The tempting way to pick integration partners is by brand size: build for the biggest platforms and hope their gravity pulls you along. The better way is buyer overlap: which systems appear most often in the stacks of your actual closed-won customers, and which appear in the stacks of deals you lost for compatibility reasons. Your win-loss notes and your onboarding questionnaires usually contain this answer already; most teams just never aggregate it.

Depth beats breadth once you get past the obvious two or three platforms. A shallow, checkbox integration that syncs one object badly generates support tickets and one-star marketplace reviews, which is worse than no integration at all. A deep integration that handles the real workflow, edge cases included, becomes something the partner's own sales team is willing to mention in their deals, which is when the partnership starts producing rather than just existing.

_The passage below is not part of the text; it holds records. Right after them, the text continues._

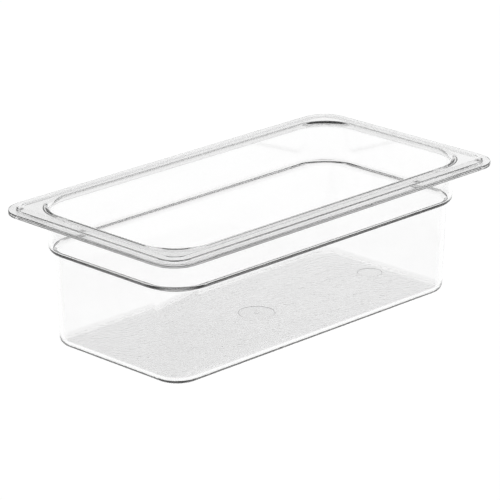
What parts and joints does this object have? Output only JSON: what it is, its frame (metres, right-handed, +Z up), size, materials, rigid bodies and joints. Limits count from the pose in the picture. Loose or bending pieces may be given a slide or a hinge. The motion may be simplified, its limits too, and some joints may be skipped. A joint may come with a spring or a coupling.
{
  "type": "food pan",
  "caption": "Clear rectangular food pan with a stepped rim that hangs in a well, a stacking shoulder and tapered lower walls.",
  "frame": {"origin": "middle of the underside of the base", "axes": "+X along the length, +Y along the width, +Z up through the opening"},
  "size_m": [0.325, 0.176, 0.1],
  "materials": {
    "clear_polycarbonate": "clear, polished walls, a finely textured base"
  },
  "bodies": {
    "root": {"pan": "clear_polycarbonate"}
  },
  "joints": []
}
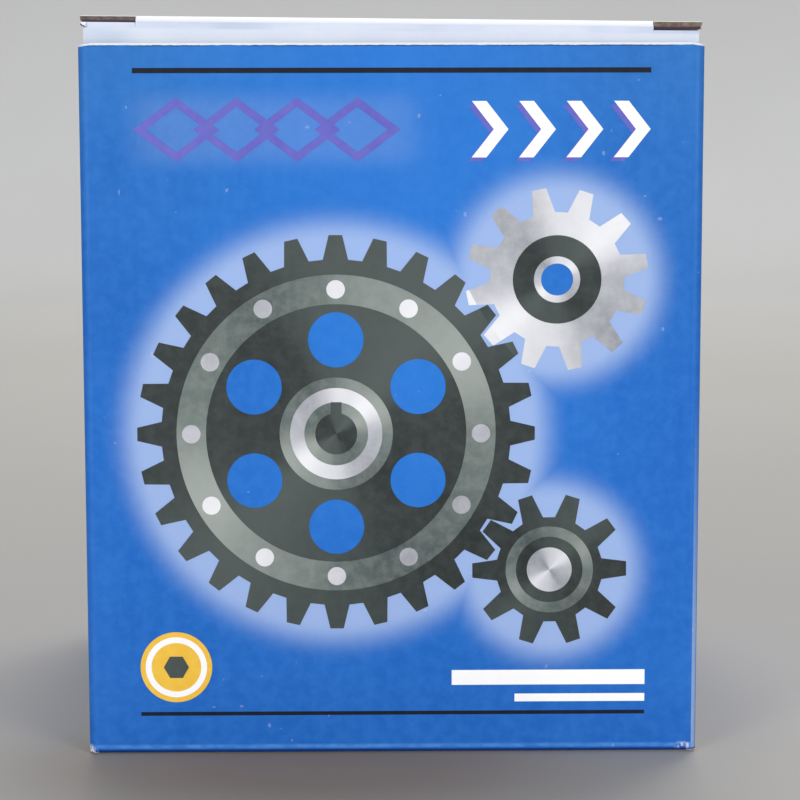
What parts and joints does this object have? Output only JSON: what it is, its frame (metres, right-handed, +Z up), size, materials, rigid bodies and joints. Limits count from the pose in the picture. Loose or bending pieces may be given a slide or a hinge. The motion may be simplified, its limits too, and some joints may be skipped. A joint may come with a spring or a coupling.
{
  "type": "printed tuck-top carton",
  "caption": "Upright corrugated carton with blue printed walls, a hinged white tuck-in lid, inner dust flaps and an interlocked base.",
  "frame": {"origin": "on the ground under the middle of the carton's base", "axes": "+Z up; the printed front panel faces -Y; +X to the right as seen from the front"},
  "size_m": [0.1452, 0.1453, 0.174],
  "materials": {
    "kraft_board": "uncoated",
    "white_board": "clay-coated satin",
    "ground_blue": "varnished print",
    "rule_navy": "varnished print",
    "ink_violet": "varnished print",
    "ink_white": "varnished print",
    "gear_dark": "varnished print",
    "gear_mid": "varnished print",
    "gear_silver": "varnished print",
    "badge_yellow": "varnished print"
  },
  "bodies": {
    "carton": {"carton_body": "kraft_board", "print_ground": "ground_blue", "print_rules": "rule_navy", "print_violet": "ink_violet", "print_white": "ink_white", "print_dark": "gear_dark", "print_mid": "gear_mid", "print_silver": "gear_silver", "print_yellow": "badge_yellow"},
    "lid": {"lid": "white_board"}
  },
  "joints": [
    {"name": "lid_hinge", "type": "hinge", "parent": "carton", "child": "lid", "pos_m": [0, 0.0725, 0.1697], "axis": [-1, 0, 0], "range_deg": [0, 175]}
  ]
}
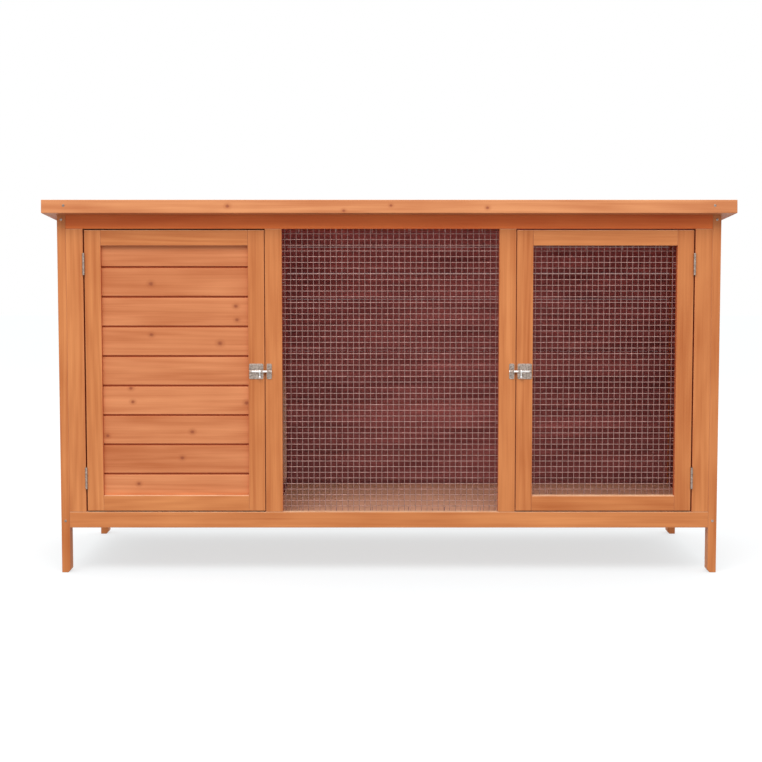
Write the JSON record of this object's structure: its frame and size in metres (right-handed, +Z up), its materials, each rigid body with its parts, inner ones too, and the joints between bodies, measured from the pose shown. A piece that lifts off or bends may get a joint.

Turning an integration into a channel

An integration only becomes a growth channel when someone works it like one. That means a listing in the partner's marketplace with real screenshots and honest copy, a dedicated page on your own site that ranks for works with searches, joint documentation that makes setup genuinely easy, and at minimum an introduction between your sales team and the partner's so field-level referrals have a path. Shipping the API connection and skipping all of this is the most common failure mode; the integration exists but nobody can find it or has a reason to mention it.

Watch the signals the integration generates. Installs, connection events, and integration-page visits are all intent data: an account that just connected your product to their CRM is telling you adoption is deepening, and a prospect browsing your integration docs before a first call is telling you what their stack looks like. Routing those events to the reps who own the accounts turns a technical artifact into a steady source of timing signal, which is the difference between an integration you built and a channel you run.

▸ KEY TAKEAWAYS
  • Treat integrations as distribution decisions about which ecosystems and shortlists you appear on, not just as product features.
  • Integrations work at three points: pre-deal discoverability, in-deal objection removal, and post-deal retention through switching costs.
  • Prioritize integration partners by overlap with your actual won and lost deals, not by logo prestige.
  • An integration becomes a channel only when it has a listing, a landing page, joint docs, and a path for field referrals, plus signal tracking on installs and usage.

Frequently asked questions

Why do integrations win B2B deals?

Integrations win deals because compatibility with the existing stack is often the first filter buyers apply before evaluating anything else. A native integration removes the technical objection that stalls evaluations, borrows trust from platforms the buyer already committed to, and gets you onto shortlists formed inside those ecosystems.

How should you prioritize which integrations to build?

Prioritize by buyer overlap: the systems that appear most often in your closed-won customers' stacks and in deals you lost for compatibility reasons. Win-loss notes and onboarding questionnaires usually already contain this data. Past the obvious platforms, a deep integration that handles the real workflow beats several shallow checkbox integrations.

Do integrations improve retention?

Yes, typically. A product connected to several other systems accumulates switching costs that make it harder to replace, and accounts that never connect an integration are often overrepresented in churn. Integration adoption per account is one of the more reliable renewal predictors and is worth tracking alongside other account health signals.

What does it take to turn an integration into a growth channel?

Shipping the technical connection is not enough. A working channel needs a marketplace listing, a landing page that captures works-with search demand, joint setup documentation, and a referral path between the two sales teams. It also needs signal tracking, since installs and integration-page visits are intent data reps can act on.